As a second problem, "db at the source" is not well-defined - the sound level depends on the position where you measure it, point-like sources do not emit sound.
And as third issue, speakers usually don't emit the same power in all directions. The orientation of the speakers does matter, and it is complicated to evaluate how.
In addition, the environment can reflect sound in some non-trivial way.
 
Thank you for those comments.

I agree that there are numerous factors that can affect the calculation for instance the vertical mudstone escarpment 12 meters in front of the speakers.

Most equipment these days seems to quote a db value for either a meter or for the user.

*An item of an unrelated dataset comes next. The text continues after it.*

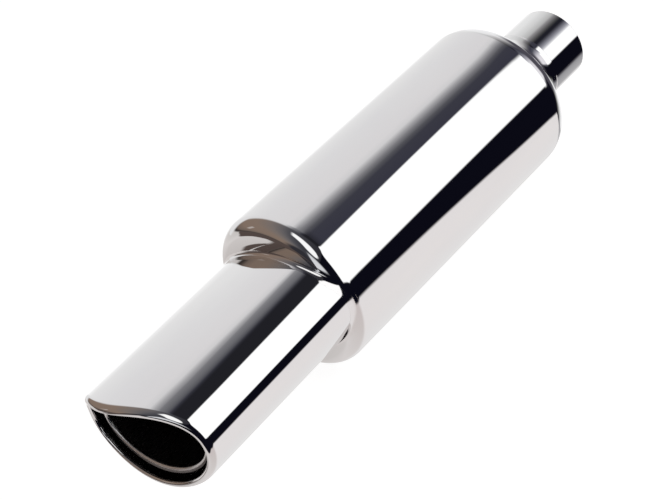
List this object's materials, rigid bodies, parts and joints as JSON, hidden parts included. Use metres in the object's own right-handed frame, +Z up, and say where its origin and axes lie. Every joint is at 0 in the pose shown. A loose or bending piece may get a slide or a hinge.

What I would like to achieve is something very simplistic.

I would like to calculate from the known facts a graph that would show what the sound would be at 10 meters and 20 meters ignoring all factors like orientation, atmosphere and topography etc.

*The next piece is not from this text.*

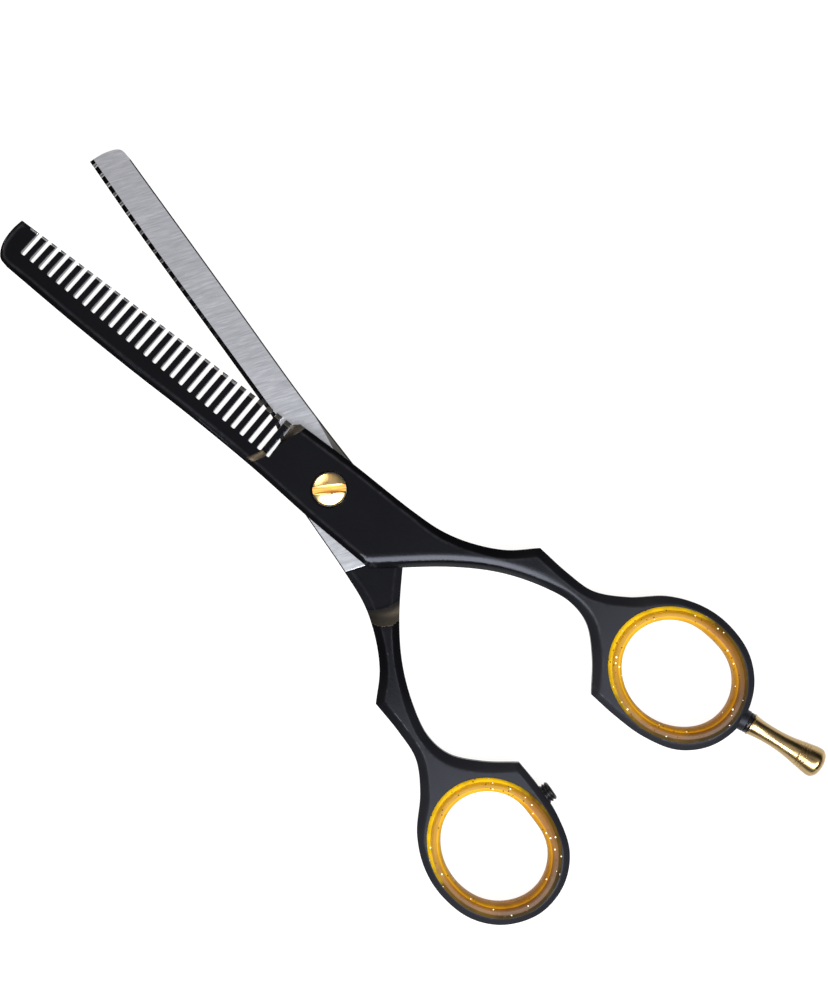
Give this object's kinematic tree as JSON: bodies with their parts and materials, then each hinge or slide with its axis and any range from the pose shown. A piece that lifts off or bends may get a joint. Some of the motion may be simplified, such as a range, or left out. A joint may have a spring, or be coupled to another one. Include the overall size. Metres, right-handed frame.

Is there a simple formula to do this? If so it would be very helpful for the discussion I am having.
 
Without any reflection, absorption and other issues, the intensity drops with the inverse distance squared, if the distance is large compared to the size of the source.
This can be transferred to dB - a factor of 10 is 10dB, a factor of 4 (10m->20m) is something like ~6dB.
 
Your question reminds me of the difficulty sonar operators have when trying to isolate a submarine target by finding the "signal" when it's immersed in "noise". They use sopiisticated digital signal processing, including dFFTs to try to do this.

Your cutting machine generates the background noise, yet you can hear the music even with those ear protection "muffs" on. On an aircraft carrier flight deck with many jet engines running one can hear verbal communications from nearby neighbors. Seems our brains can filter out the "signal" from the "noise" without too much effort.